Collected material:
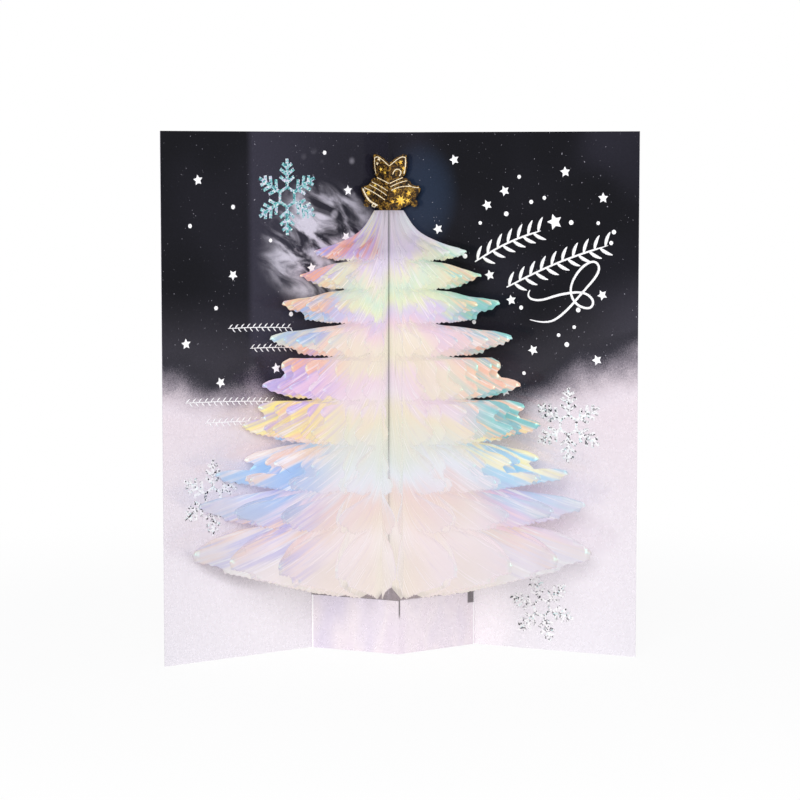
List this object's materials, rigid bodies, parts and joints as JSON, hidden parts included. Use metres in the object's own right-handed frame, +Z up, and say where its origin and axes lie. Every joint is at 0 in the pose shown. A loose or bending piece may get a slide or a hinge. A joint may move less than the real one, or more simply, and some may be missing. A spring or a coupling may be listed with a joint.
{
  "type": "pop up card",
  "caption": "Tall folded greeting card standing open, with a fan of pearly film leaves cut as a half tree, a gold foil topper, foil snowflakes and a folded base strip.",
  "frame": {"origin": "foot of the spine, at the middle of the board's thickness, on the surface the card stands on", "axes": "+Z up the spine; the card opens towards -Y, with the reader's left page on -X and right page on +X"},
  "size_m": [0.2046, 0.1044, 0.228],
  "materials": {
    "mirror_board": "mirror laminated board, printed as a night sky over pale snow",
    "strip_board": "pale mirror laminated board",
    "pearl_film": "translucent pearl film that shifts through pastel colours",
    "gold_foil_card": "gold mirror foil on thin card",
    "silver_foil": "glittering holographic silver foil"
  },
  "bodies": {
    "root": {"folded_card": "mirror_board", "base_strip": "strip_board", "film_leaf_01": "pearl_film", "film_leaf_02": "pearl_film", "film_leaf_03": "pearl_film", "film_leaf_04": "pearl_film", "film_leaf_05": "pearl_film", "film_leaf_06": "pearl_film", "film_leaf_07": "pearl_film", "film_leaf_08": "pearl_film", "film_leaf_09": "pearl_film", "film_leaf_10": "pearl_film", "film_leaf_11": "pearl_film", "film_leaf_12": "pearl_film", "film_leaf_13": "pearl_film", "film_leaf_14": "pearl_film", "film_leaf_15": "pearl_film", "film_leaf_16": "pearl_film", "gold_topper": "gold_foil_card", "foil_snowflake_left_upper": "silver_foil", "foil_snowflake_left_lower": "silver_foil", "foil_snowflake_right_middle": "silver_foil", "foil_snowflake_right_lower": "silver_foil"}
  },
  "joints": []
}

What you are asked to do:
Restate the listing in full, word for word.

Answer to the exercise:
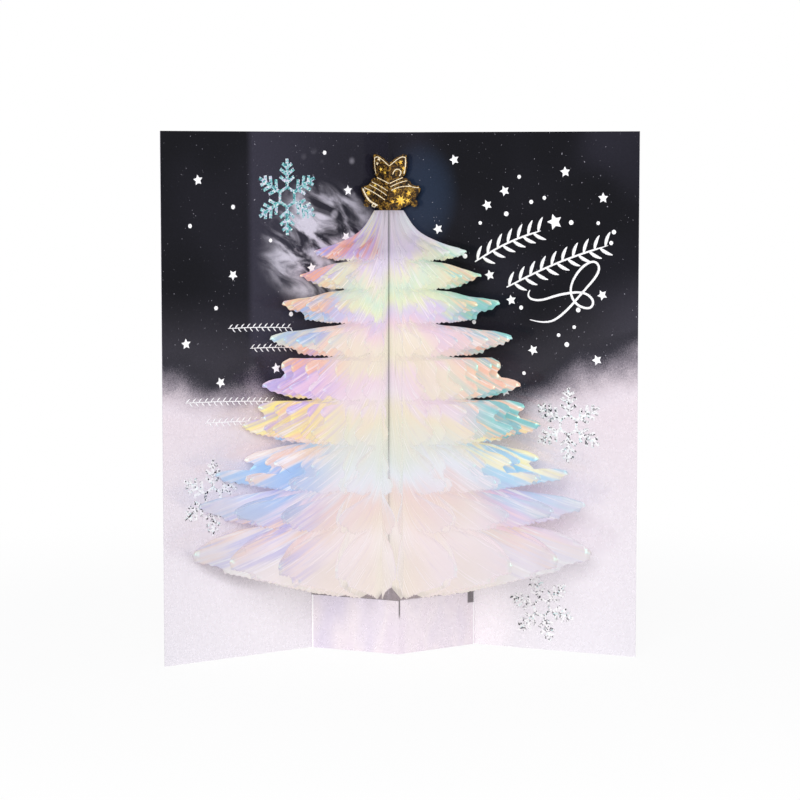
List this object's materials, rigid bodies, parts and joints as JSON, hidden parts included. Use metres in the object's own right-handed frame, +Z up, and say where its origin and axes lie. Every joint is at 0 in the pose shown. A loose or bending piece may get a slide or a hinge. A joint may move less than the real one, or more simply, and some may be missing. A spring or a coupling may be listed with a joint.
{
  "type": "pop up card",
  "caption": "Tall folded greeting card standing open, with a fan of pearly film leaves cut as a half tree, a gold foil topper, foil snowflakes and a folded base strip.",
  "frame": {"origin": "foot of the spine, at the middle of the board's thickness, on the surface the card stands on", "axes": "+Z up the spine; the card opens towards -Y, with the reader's left page on -X and right page on +X"},
  "size_m": [0.2046, 0.1044, 0.228],
  "materials": {
    "mirror_board": "mirror laminated board, printed as a night sky over pale snow",
    "strip_board": "pale mirror laminated board",
    "pearl_film": "translucent pearl film that shifts through pastel colours",
    "gold_foil_card": "gold mirror foil on thin card",
    "silver_foil": "glittering holographic silver foil"
  },
  "bodies": {
    "root": {"folded_card": "mirror_board", "base_strip": "strip_board", "film_leaf_01": "pearl_film", "film_leaf_02": "pearl_film", "film_leaf_03": "pearl_film", "film_leaf_04": "pearl_film", "film_leaf_05": "pearl_film", "film_leaf_06": "pearl_film", "film_leaf_07": "pearl_film", "film_leaf_08": "pearl_film", "film_leaf_09": "pearl_film", "film_leaf_10": "pearl_film", "film_leaf_11": "pearl_film", "film_leaf_12": "pearl_film", "film_leaf_13": "pearl_film", "film_leaf_14": "pearl_film", "film_leaf_15": "pearl_film", "film_leaf_16": "pearl_film", "gold_topper": "gold_foil_card", "foil_snowflake_left_upper": "silver_foil", "foil_snowflake_left_lower": "silver_foil", "foil_snowflake_right_middle": "silver_foil", "foil_snowflake_right_lower": "silver_foil"}
  },
  "joints": []
}